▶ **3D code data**
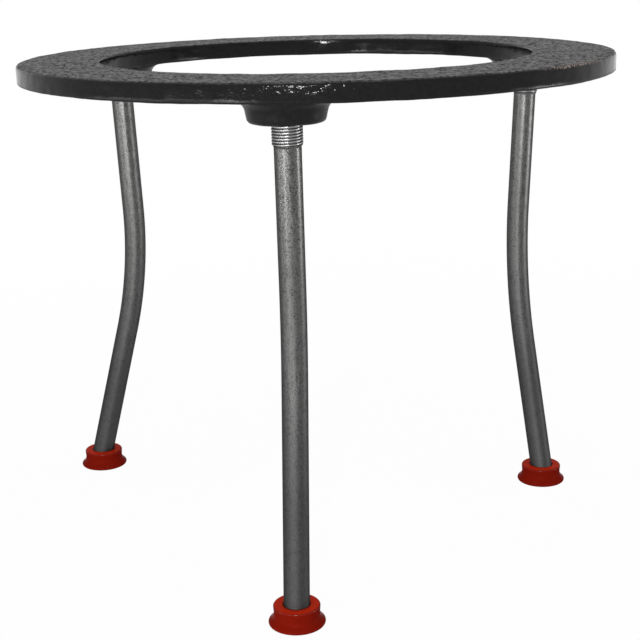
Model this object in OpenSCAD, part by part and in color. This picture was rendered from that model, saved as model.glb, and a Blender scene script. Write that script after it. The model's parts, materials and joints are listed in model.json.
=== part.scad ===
// Lab tripod stand: a cast iron ring on three bent steel legs with rubber feet.
// Millimetres, +Z up. The origin is on the ring's axis, at the floor.
// The front leg stands on the -Y side.

/* [Ring] */
// Diameter of the opening
ring_bore = 129; // [90:1:170]
// Width of the ring's flat band
band_w = 24; // [20:0.5:35]
// Thickness of the ring's flat band
ring_t = 5.2; // [4:0.1:9]
// Radius of the ring's upper edges
ring_top_edge = 1.2; // [0.3:0.1:1.8]
// Radius of the ring's lower edges
ring_low_edge = 0.6; // [0.3:0.1:1.2]
// Height of the ring's top face above the floor
stand_h = 144.5; // [115:0.5:260]

/* [Bosses] */
// Diameter of a boss at its lower end
boss_end_d = 19.6; // [14:0.2:24]
// How much a boss's radius grows up to the ring
boss_draft = 1.2; // [0.2:0.1:2]
// How far a boss hangs below the ring
boss_drop = 5.6; // [4:0.1:14]
// Radius of the fillet between boss and ring
boss_fillet = 2; // [0.4:0.1:3]
// Radius of the boss's lower edge
boss_edge = 0.8; // [0.3:0.1:1.5]
// Direction of the front boss, counted from +X
front_boss_angle = 264.3; // [255:0.1:285]
// Direction of the left boss
left_boss_angle = 148.2; // [135:0.1:165]
// Direction of the right boss
right_boss_angle = 26.3; // [15:0.1:45]
// Iron left above the blind threaded holes
hole_roof = 2.5; // [1.5:0.1:4]

/* [Legs] */
// Outer diameter of the rolled thread at the rod's top
thread_d = 8; // [6:0.1:10]
// How much rolling the thread raised it above the plain rod
thread_rise = 0.45; // [0.3:0.05:0.6]
// Length of thread seen below a boss
thread_shown = 6.3; // [2:0.1:15]
// Radial gap between the thread and its hole
thread_gap = 0.1; // [0.05:0.01:0.2]
// Inward lean of the straight upper part of each leg, in degrees
leg_lean = 2.8; // [0:0.1:6]
// Straight length from the boss to the bend
straight_top = 42.5; // [20:0.5:60]
// Radius of the rod's centre line in the bend
bend_r = 146; // [60:1:220]
// Outward bend of the left leg, in degrees
bend_left = 16.5; // [8:0.5:20]
// Outward bend of the front leg, in degrees
bend_front = 11; // [8:0.5:20]
// Outward bend of the right leg, in degrees
bend_right = 18.5; // [8:0.5:20]
// How far the left leg's bend is turned about its thread, in degrees
turn_left = 32; // [-90:1:90]
// How far the front leg's bend is turned about its thread, in degrees
turn_front = -1; // [-90:1:90]
// How far the right leg's bend is turned about its thread, in degrees
turn_right = -88; // [-90:1:90]
// Chamfer on both ends of a rod
rod_chamfer = 0.5; // [0.2:0.1:1]

/* [Feet] */
// Rubber round the rod at the foot's waist
foot_wall = 2.65; // [1.8:0.05:4]
// How far the rim stands out from the waist
foot_rim_flare = 0.15; // [0:0.05:1]
// How far the base stands out from the waist
foot_base_flare = 1.5; // [0.8:0.05:3]
// Radius of the base's round edge
foot_base_edge = 0.6; // [0.4:0.05:0.9]
// Radius of the hollow flank between base and waist
foot_flank_r = 2.6; // [1.8:0.1:4]
// Height of a foot
foot_h = 5.6; // [4.8:0.1:14]
// Radius of the rim's outer edge
foot_rim_edge = 0.5; // [0.3:0.05:0.8]
// Rubber under the end of the rod, measured along the rod
foot_sole = 2; // [1.5:0.1:3]
// Radial gap between the rod and its socket
socket_gap = 0.05; // [0.02:0.01:0.1]

/* [Hidden] */
$fn = 96;

FRONT = 0;
LEFT = 1;
RIGHT = 2;
bend = [bend_front, bend_left, bend_right];
turn = [turn_front, turn_left, turn_right];
boss_angle = [front_boss_angle, left_boss_angle, right_boss_angle];

bore_r = ring_bore / 2;
ring_r = bore_r + band_w;
boss_r = bore_r + band_w / 2;
ring_bottom = stand_h - ring_t;
boss_end = ring_bottom - boss_drop;
hole_depth = ring_t + boss_drop - hole_roof;
thread_r = thread_d / 2;
rod_r = thread_r - thread_rise;
socket_r = rod_r + socket_gap;
waist_r = socket_r + foot_wall;
rim_r = waist_r + foot_rim_flare;
base_r = waist_r + foot_base_flare;
// The straight rods reach this far into the ends of the bend, which is drawn slightly
// slimmer so that the rods' surfaces close over it.
bend_lap = 1;
bend_slimming = 0.02;
// A hollow round runs this far past its tangents, so that it meets its neighbours at clean edges.
tangent_dip = 0.06;
// The bosses' fillets stop this far inside the ring's rounded lower edges.
fillet_margin = 0.05;
// How far out and up the flank's centre lies from the centre of the base's round edge.
flank_out = waist_r + foot_flank_r - base_r + foot_base_edge;
flank_up = sqrt(pow(foot_flank_r + foot_base_edge, 2) - pow(flank_out, 2)) - tangent_dip;
waist_h = foot_base_edge + flank_up;

// Turns of a vector about the Y and Z axes.
function turned_y(a, v) = [v.x * cos(a) + v.z * sin(a), v.y, v.z * cos(a) - v.x * sin(a)];
function turned_z(a, v) = [v.x * cos(a) - v.y * sin(a), v.x * sin(a) + v.y * cos(a), v.z];
// A direction of a leg's own frame, seen in the stand's frame.
function leg_dir(i, v) = turned_z(boss_angle[i], turned_y(leg_lean, turned_z(turn[i], v)));
// The end of the bend in the leg's own frame, which starts at the boss and runs down -Z.
function bend_end(i) = [bend_r * (1 - cos(bend[i])), 0, -straight_top - bend_r * sin(bend[i])];
// Height of the bend's end, slope of the lower rod, and its length down to the floor.
function bend_end_z(i) = boss_end + leg_dir(i, bend_end(i)).z;
function lower_dir(i) = leg_dir(i, [sin(bend[i]), 0, -cos(bend[i])]);
function lower_len(i) = -bend_end_z(i) / lower_dir(i).z;
// The rod's axis at a height, and the place of a foot, whose rim the rod enters in the middle.
function rod_point(i, z) = turned_z(boss_angle[i], [boss_r, 0, boss_end])
    + leg_dir(i, bend_end(i)) + lower_dir(i) * (z - bend_end_z(i)) / lower_dir(i).z;
function foot_place(i) = rod_point(i, foot_h) - [0, 0, foot_h];

// A rectangle from [0, 0] whose lower and upper corners are rounded.
module round_rect(w, h, low, top) {
    polygon([[low, 0], [w - low, 0], [w, low], [w, h - top],
             [w - top, h], [top, h], [0, h - top], [0, low]]);
    for (x = [low, w - low])
        translate([x, low]) circle(low);
    for (x = [top, w - top])
        translate([x, h - top]) circle(top);
}

// Places its children at a boss's lower end, in the leg's own frame.
module at_leg(i) {
    rotate([0, 0, boss_angle[i]])
        translate([boss_r, 0, boss_end])
            rotate([0, leg_lean, 0])
                rotate([0, 0, turn[i]])
                    children();
}

// Places its children at the end of a leg's bend, with Z up along the lower rod.
module at_lower_rod(i) {
    at_leg(i)
        translate(bend_end(i))
            rotate([0, -bend[i], 0])
                children();
}

// Outline of a boss: a tapered plug with a filleted root and a rounded lower edge.
// Its x is the radius from the boss's axis and its y is the height above the lower end.
module boss_outline() {
    end = boss_end_d / 2;
    top = boss_drop + ring_t / 2;
    side = atan(boss_draft / (boss_drop - boss_edge));
    fillet_y = boss_drop - boss_fillet + tangent_dip;
    fillet_x = end + (fillet_y - boss_edge) * tan(side) + boss_fillet / cos(side) - tangent_dip;
    meet_y = fillet_y + boss_fillet * sin(side);
    meet_x = end + (meet_y - boss_edge) * tan(side);
    difference() {
        union() {
            polygon([[0, 0], [end - boss_edge, 0], [end, boss_edge], [meet_x, meet_y],
                     [fillet_x, meet_y], [fillet_x, top], [0, top]]);
            translate([end - boss_edge, boss_edge]) circle(boss_edge);
        }
        translate([fillet_x, fillet_y]) circle(boss_fillet);
    }
}

// The flat band, which keeps the bosses' fillets inside the ring's rounded edges.
module boss_limits() {
    inset = ring_low_edge + fillet_margin;
    translate([0, 0, boss_end - 1])
        difference() {
            cylinder(r = ring_r - inset, h = ring_t + boss_drop);
            translate([0, 0, -1])
                cylinder(r = bore_r + inset, h = ring_t + boss_drop + 2);
        }
}

module cast_ring() {
    color("#26272a")
        difference() {
            union() {
                translate([0, 0, ring_bottom])
                    rotate_extrude()
                        translate([bore_r, 0])
                            round_rect(band_w, ring_t, ring_low_edge, ring_top_edge);
                intersection() {
                    for (a = boss_angle)
                        rotate([0, 0, a])
                            translate([boss_r, 0, boss_end])
                                rotate_extrude() boss_outline();
                    boss_limits();
                }
            }
            for (i = [FRONT, LEFT, RIGHT])
                at_leg(i)
                    translate([0, 0, -boss_drop])
                        cylinder(r = thread_r + thread_gap, h = boss_drop + hole_depth);
        }
}

// One leg: threaded top, straight shank, bend, and the lower rod down into its foot.
module leg(i) {
    color("#8d8e90") {
        at_leg(i) {
            rotate_extrude()
                polygon([[0, -straight_top - bend_lap], [rod_r, -straight_top - bend_lap],
                         [rod_r, -thread_shown], [thread_r, thread_rise - thread_shown],
                         [thread_r, hole_depth - rod_chamfer],
                         [thread_r - rod_chamfer, hole_depth], [0, hole_depth]]);
            translate([bend_r, 0, -straight_top])
                rotate([-90, 0, 180])
                    rotate_extrude(angle = bend[i])
                        translate([bend_r, 0]) circle(rod_r - bend_slimming);
        }
        at_lower_rod(i)
            rotate_extrude()
                polygon([[0, foot_sole - lower_len(i)],
                         [rod_r - rod_chamfer, foot_sole - lower_len(i)],
                         [rod_r, foot_sole - lower_len(i) + rod_chamfer],
                         [rod_r, bend_lap], [0, bend_lap]]);
    }
}

// Outline of a foot: a base with a round edge, a hollow flank up to the waist, and a rim.
module foot_outline() {
    meet = base_r - foot_base_edge + flank_out * foot_base_edge / (foot_flank_r + foot_base_edge);
    difference() {
        union() {
            polygon([[0, 0], [base_r - foot_base_edge, 0], [meet, foot_base_edge],
                     [meet, waist_h], [0, waist_h]]);
            translate([base_r - foot_base_edge, foot_base_edge]) circle(foot_base_edge);
        }
        translate([waist_r + foot_flank_r, waist_h]) circle(foot_flank_r);
    }
    polygon([[0, foot_base_edge], [waist_r, foot_base_edge], [waist_r, waist_h],
             [rim_r, foot_h - foot_rim_edge], [rim_r - foot_rim_edge, foot_h], [0, foot_h]]);
    translate([rim_r - foot_rim_edge, foot_h - foot_rim_edge]) circle(foot_rim_edge);
}

// One foot: it stands level, and its socket follows the slope of the rod.
module foot(i) {
    color("#8f1d10")
        difference() {
            translate(foot_place(i)) rotate_extrude() foot_outline();
            at_lower_rod(i)
                translate([0, 0, foot_sole - lower_len(i)])
                    cylinder(r = socket_r, h = 2 * foot_h);
        }
}

module leg_front() leg(FRONT);
module leg_left() leg(LEFT);
module leg_right() leg(RIGHT);
module foot_front() foot(FRONT);
module foot_left() foot(LEFT);
module foot_right() foot(RIGHT);

cast_ring();
leg_front();
leg_left();
leg_right();
foot_front();
foot_left();
foot_right();
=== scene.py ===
import json
import logging
import math
from dataclasses import dataclass, field
from enum import Enum
from typing import Callable

import bmesh
import bpy
from mathutils import Matrix, Vector, noise


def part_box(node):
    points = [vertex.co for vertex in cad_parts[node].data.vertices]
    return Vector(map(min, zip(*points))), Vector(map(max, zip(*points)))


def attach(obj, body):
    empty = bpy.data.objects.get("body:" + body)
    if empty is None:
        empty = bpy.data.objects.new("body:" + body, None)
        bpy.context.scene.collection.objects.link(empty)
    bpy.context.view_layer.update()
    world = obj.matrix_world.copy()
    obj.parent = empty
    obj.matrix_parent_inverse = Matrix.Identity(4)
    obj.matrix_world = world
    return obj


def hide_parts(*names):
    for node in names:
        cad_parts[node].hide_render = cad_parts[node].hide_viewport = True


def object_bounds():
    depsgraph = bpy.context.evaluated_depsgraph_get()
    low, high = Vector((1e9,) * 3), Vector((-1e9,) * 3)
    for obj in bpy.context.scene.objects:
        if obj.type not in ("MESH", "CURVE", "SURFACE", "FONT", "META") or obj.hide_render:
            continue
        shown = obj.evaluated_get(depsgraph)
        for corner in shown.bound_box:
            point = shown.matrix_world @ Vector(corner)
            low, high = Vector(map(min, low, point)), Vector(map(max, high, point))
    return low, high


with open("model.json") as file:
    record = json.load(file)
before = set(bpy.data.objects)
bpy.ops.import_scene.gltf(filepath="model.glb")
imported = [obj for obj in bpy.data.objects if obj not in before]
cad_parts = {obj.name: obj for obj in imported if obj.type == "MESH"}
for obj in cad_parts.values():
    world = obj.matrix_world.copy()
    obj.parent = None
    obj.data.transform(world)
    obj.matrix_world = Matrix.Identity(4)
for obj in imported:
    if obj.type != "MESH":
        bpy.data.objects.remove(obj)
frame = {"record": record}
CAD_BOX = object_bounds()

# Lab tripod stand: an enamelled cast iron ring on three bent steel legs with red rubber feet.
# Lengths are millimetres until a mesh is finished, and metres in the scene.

MM = 0.001
LOG = logging.getLogger("lab_tripod_stand")

Section = list[tuple[float, float]]
Limits = tuple[float, float]
Place = tuple[float, float, float]


class Slot(Enum):
    """The record's material slots."""

    ENAMEL = "ring_enamel"
    STEEL = "leg_steel"
    RUBBER = "foot_rubber"


# ---------------------------------------------------------------- shader helpers

def linear(code: str) -> tuple[float, float, float, float]:
    """Turns an sRGB hex colour to the linear colour that a shader reads.

    Args:
        code: The colour, such as "#26272a".

    Returns:
        Red, green, blue and an alpha of 1.
    """
    channels = [int(code[i:i + 2], 16) / 255 for i in (1, 3, 5)]
    curve = [c / 12.92 if c <= 0.04045 else ((c + 0.055) / 1.055) ** 2.4 for c in channels]
    return (*curve, 1.0)


def add_node(tree: bpy.types.NodeTree, kind: str, inputs: dict | None = None,
             **settings: object) -> bpy.types.Node:
    """Adds one node with its settings, and fills or links its sockets.

    Args:
        tree: The node tree that the node joins.
        kind: The node's type, without the leading "ShaderNode".
        inputs: Values or output sockets, by the name or number of the socket that they fill.
        **settings: The node's own properties.

    Returns:
        The new node.
    """
    made = tree.nodes.new("ShaderNode" + kind)
    for name, value in settings.items():
        setattr(made, name, value)
    for name, value in (inputs or {}).items():
        if isinstance(value, bpy.types.NodeSocket):
            tree.links.new(value, made.inputs[name])
        else:
            made.inputs[name].default_value = value
    return made


def new_material(name: str) -> tuple[bpy.types.Material, bpy.types.NodeTree]:
    """Makes an empty node material.

    Args:
        name: The material's name.

    Returns:
        The material and its cleared node tree.
    """
    material = bpy.data.materials.new(name)
    material.use_nodes = True
    material.node_tree.nodes.clear()
    return material, material.node_tree


def per_mm(size: float) -> float:
    """The scale of a pattern, on coordinates in metres, whose features are size millimetres."""
    return 1 / (size * MM)


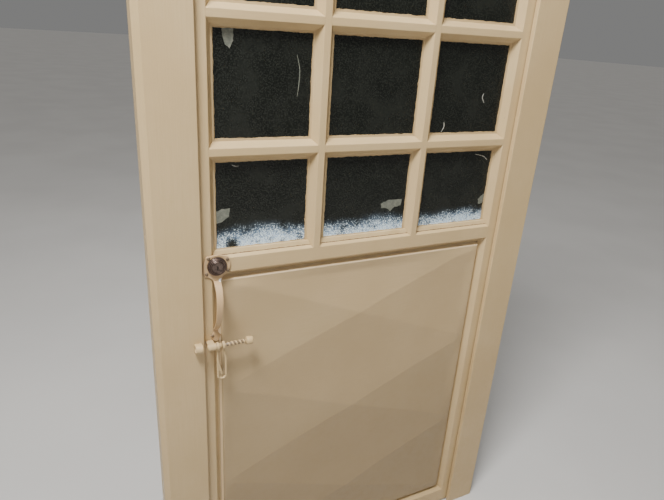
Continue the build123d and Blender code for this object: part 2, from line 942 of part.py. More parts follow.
def leaf_nodes():
    nodes = leaf_members()
    uprights = ("lock_stile", "hinge_stile", "left_upright_bar", "right_upright_bar")
    edges = [nodes[name] for name in uprights]
    for name in ("lock_stile", "middle_rail"):
        nodes[name] = bore_for_case_screws(bore_for_screws(bore_for_lock(nodes[name])), case_screw_places())
    for row, (z0, z1) in enumerate(rows):
        for column, (x0, x1) in enumerate(columns):
            nodes[f"{row_names[row]}_{column_names[column]}_pane"] = pane(x0, x1, z0, z1)
    nodes["putty"] = [putty_ring(x0, x1, z0, z1) for z0, z1 in rows for x0, x1 in columns]
    nodes["low_beads"] = [low_bead(x0, x1, edges) for x0, x1 in columns]
    nodes["pressed_panel"] = pressed_panel()
    nodes["hinge_leaf_halves"] = hinge_halves(-1)
    nodes["pull_handle"] = pull_handle()
    places = handle_screw_places()
    nodes["handle_screws"] = [screw(x, z, -plate_thickness, 1, screw_length) for x, z in places]
    nodes["lock_screws"] = case_screws(case_screw_places())
    nodes["lock_collar"] = collar()
    nodes["lock_cylinder"] = cylinder_body()
    nodes["rim_lock_case"] = rim_lock_case()
    nodes["bolt_sleeve"] = bolt_sleeve()
    return nodes


def moving_nodes():
    return {
        "cylinder_plug": cylinder_plug(),
        "thumb_turn": thumb_turn(),
        "dead_bolt": dead_bolt(),
        "latch_bolt": latch_bolt(),
        "latch_knob": latch_knob(),
        "slide_bolt": slide_bolt(),
        "hanging_link": hanging_link(),
    }


def write(nodes):
    os.makedirs("parts", exist_ok=True)
    for name, shape in nodes.items():
        pieces = shape if isinstance(shape, list) else [shape]
        solids = [solid for piece in pieces for solid in piece.solids()]
        whole = solids[0] if len(solids) == 1 else Compound(children=solids)
        export_step(whole, f"parts/{name}.step")


write({**frame_nodes(), **leaf_nodes(), **moving_nodes()})
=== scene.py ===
"""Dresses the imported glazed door: enamel, patterned glass, creased panel, bronze rose and wound bolt."""

import math

import bmesh
import bpy
import numpy as np
from bpy.props import FloatProperty, FloatVectorProperty, IntProperty, PointerProperty
from mathutils import Matrix, Vector, noise


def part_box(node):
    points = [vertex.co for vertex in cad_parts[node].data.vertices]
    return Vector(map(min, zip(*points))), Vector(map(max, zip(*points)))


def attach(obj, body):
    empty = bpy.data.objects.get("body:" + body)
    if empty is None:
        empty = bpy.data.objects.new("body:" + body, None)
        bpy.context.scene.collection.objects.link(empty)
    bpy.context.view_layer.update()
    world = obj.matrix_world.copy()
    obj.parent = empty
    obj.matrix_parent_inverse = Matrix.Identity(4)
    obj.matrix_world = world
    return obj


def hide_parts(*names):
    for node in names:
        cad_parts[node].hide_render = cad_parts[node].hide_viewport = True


bl_info = {
    "name": "Glazed steel door",
    "version": (1, 0, 0),
    "blender": (4, 5, 0),
    "location": "View3D > Sidebar > Door",
    "description": "Paint, glass and fittings on the packed door, and the stage it stands on",
    "category": "Object",
}

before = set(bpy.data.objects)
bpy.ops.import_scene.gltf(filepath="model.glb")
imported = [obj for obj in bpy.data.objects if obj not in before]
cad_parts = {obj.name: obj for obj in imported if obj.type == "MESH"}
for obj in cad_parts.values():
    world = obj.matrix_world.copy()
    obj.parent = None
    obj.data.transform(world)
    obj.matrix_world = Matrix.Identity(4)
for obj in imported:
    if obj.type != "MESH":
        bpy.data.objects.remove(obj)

UPRIGHT_MEMBERS = (
    "lock_jamb", "hinge_jamb", "lock_stile", "hinge_stile", "left_upright_bar", "right_upright_bar",
)
LEVEL_MEMBERS = ("frame_head", "bottom_rail", "middle_rail", "top_rail")
PAINTED_FITTINGS = ("hinge_leaf_halves", "hinge_frame_halves", "bolt_keeper", "bolt_sleeve")
COLUMNS = ("left", "middle", "right")
ROWS = ("bottom", "second", "third", "top")
CROSS_BARS = 3


# Sizes and colours

def length(title, text, value, high=2.0):
    """A named size in metres."""
    return FloatProperty(
        name=title, description=text, default=value, min=0.0, max=high, unit="LENGTH", precision=5
    )


def share(title, text, value):
    """A number from nothing to all."""
    return FloatProperty(name=title, description=text, default=value, min=0.0, max=1.0, subtype="FACTOR")


def colour(title, text, value):
    """A colour in linear light."""
    return FloatVectorProperty(
        name=title, description=text, default=value, size=3, min=0.0, max=1.0, subtype="COLOR"
    )


def whole(title, text, value, low, high):
    """A named whole number."""
    return IntProperty(name=title, description=text, default=value, min=low, max=high)


def amount(title, text, value, **unit):
    """A named number from nothing up."""
    return FloatProperty(name=title, description=text, default=value, min=0.0, **unit)


def angle(title, text, value):
    """A named turn in radians."""
    return FloatProperty(name=title, description=text, default=value, subtype="ANGLE")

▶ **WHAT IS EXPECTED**
Return exactly the opening lines of the listing above, ending with the line that has "stand_h = 144.5; // [115:0.5:260]".

▶ **RESPONSE**
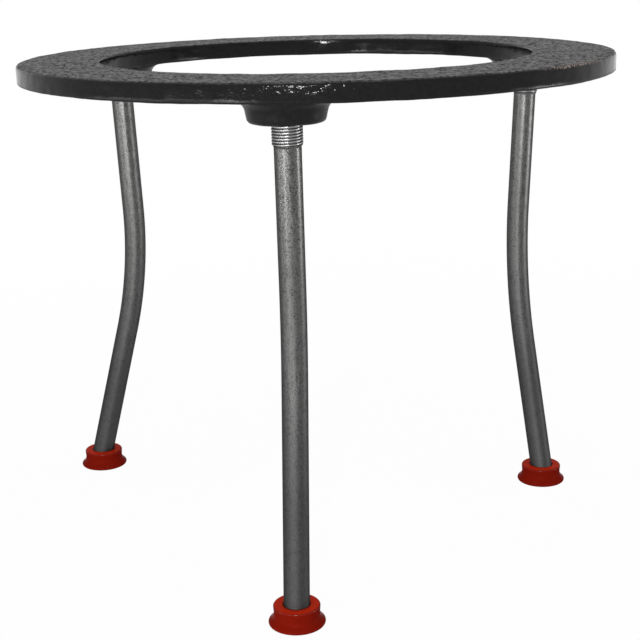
Model this object in OpenSCAD, part by part and in color. This picture was rendered from that model, saved as model.glb, and a Blender scene script. Write that script after it. The model's parts, materials and joints are listed in model.json.
=== part.scad ===
// Lab tripod stand: a cast iron ring on three bent steel legs with rubber feet.
// Millimetres, +Z up. The origin is on the ring's axis, at the floor.
// The front leg stands on the -Y side.

/* [Ring] */
// Diameter of the opening
ring_bore = 129; // [90:1:170]
// Width of the ring's flat band
band_w = 24; // [20:0.5:35]
// Thickness of the ring's flat band
ring_t = 5.2; // [4:0.1:9]
// Radius of the ring's upper edges
ring_top_edge = 1.2; // [0.3:0.1:1.8]
// Radius of the ring's lower edges
ring_low_edge = 0.6; // [0.3:0.1:1.2]
// Height of the ring's top face above the floor
stand_h = 144.5; // [115:0.5:260]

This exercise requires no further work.